LAKE WYLIE — Emma Poplin-Revels may be due for a sweet birthday present. A week early, she got one.
Poplin-Revels, diagnosed with acute lymphoblastic leukemia, turns 3 on June 15. Last week Lake Wylie Children’s Charity announced the Fort Mill girl as its recipient of their 2013 efforts including an annual fall concert, lake race, golf tournament and more.
Jennifer Joye, one of several organizers with the nonprofit, said benefit efforts in recent years have become a year-round task.
“We may have some different people running the different events this year,” Joye said, “but as far as the event itself, it’ll still remain basically the same.”
The group held a charity golf tournament March 22. On Aug. 3 comes the Captain Clueless Race for the Cup, an admittedly whimsical event where boaters follow clues to stops and perform unique or comical tasks to advance. A poker run date hasn’t been finalized. The concert is set for Sept. 29.

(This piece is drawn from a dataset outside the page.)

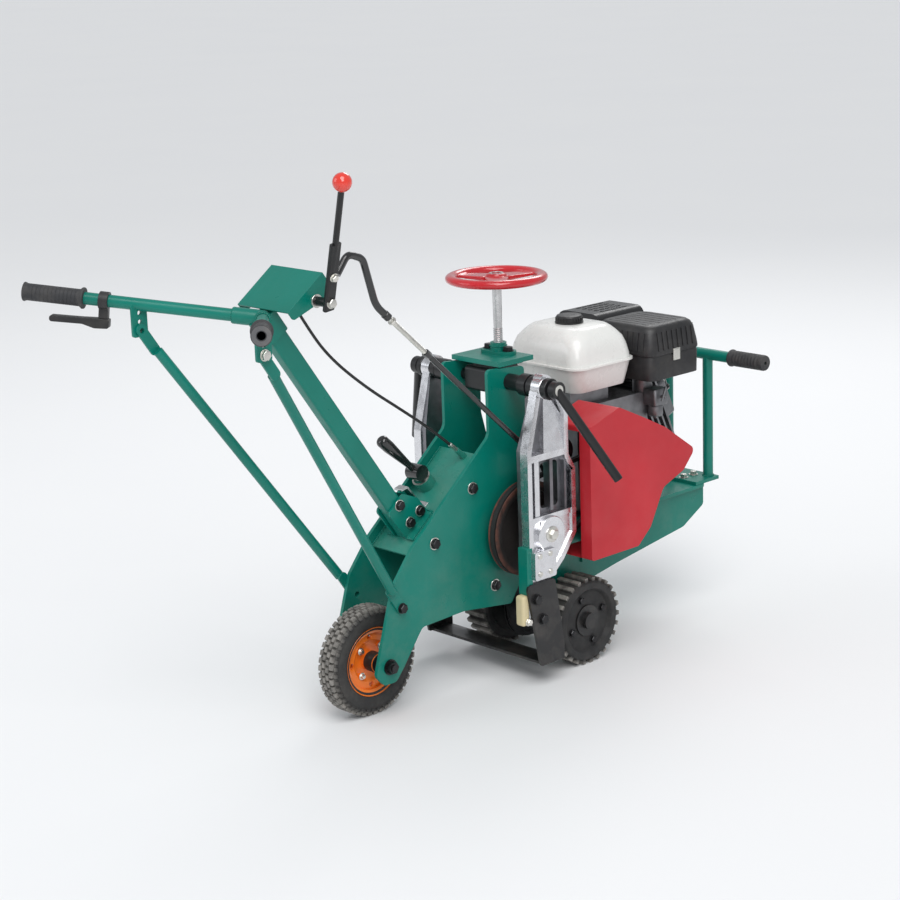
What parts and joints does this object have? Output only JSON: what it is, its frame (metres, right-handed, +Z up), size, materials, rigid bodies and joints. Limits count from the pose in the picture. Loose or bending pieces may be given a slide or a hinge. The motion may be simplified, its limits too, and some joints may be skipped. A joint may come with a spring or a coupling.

At their 10th annual benefit concert last October, organizers presented a check to the Moore family of Lake Wylie for $42,500. Money helps offset medical bills or personal expenses for families. Last year, it helped put the Moores in a home.
The Moores now live in a Clover mill home with no mortgage and two years of fees paid. Organizers helped renovate, too.
“That was the coolest feeling when we gave (the family) those keys and said, here, now you have a home that nobody can take away from you,” said Haven Presley, who’s been helping with benefits since they began.
Organizers hope for another strong year in 2013.
“Our goal, long-term, is to be able to help more than one family (per year),” said group member Marshall Feimster. “There’s just such a need all around.”
Feimster is working to promote Captain Clueless, now in its fifth year. They’re adding a superhero theme complete with calls for costumes. Posters are going up around Lake Wylie, and the 30 to 40 needed volunteers will be recruited.
The event usually draws 20 to 25 boats. The tricky part is finding new stops each year, since participants can’t volunteer their properties due to the “unfair advantage.”
“We desperately need for some people to pony up, if they live on the lake, and let us use their dock or their yard,” Feimster said. “We’ll have volunteers manning the stations, but we need places to have it.”
Significant growth for the nonprofit in recent years has organizers looking to see how they can maintain the upward trend. Larger sponsors, perhaps even a title one, will be sought.
Locally, corporate giving has been strong from the beginning. Anything from T-Bones on the Lake hosting group meetings and the fall benefit concert for a decade to Anytime Fitness, which in November held a 5K run to benefit the group.
Organizers say it isn’t about setting a new financial record each year.
It’s about the help that each dollar brings a family who can use it. Sometimes it allows parents time off work to spend with an ailing child. Sometimes it pays utilities.
“That money makes a difference,” Presley said.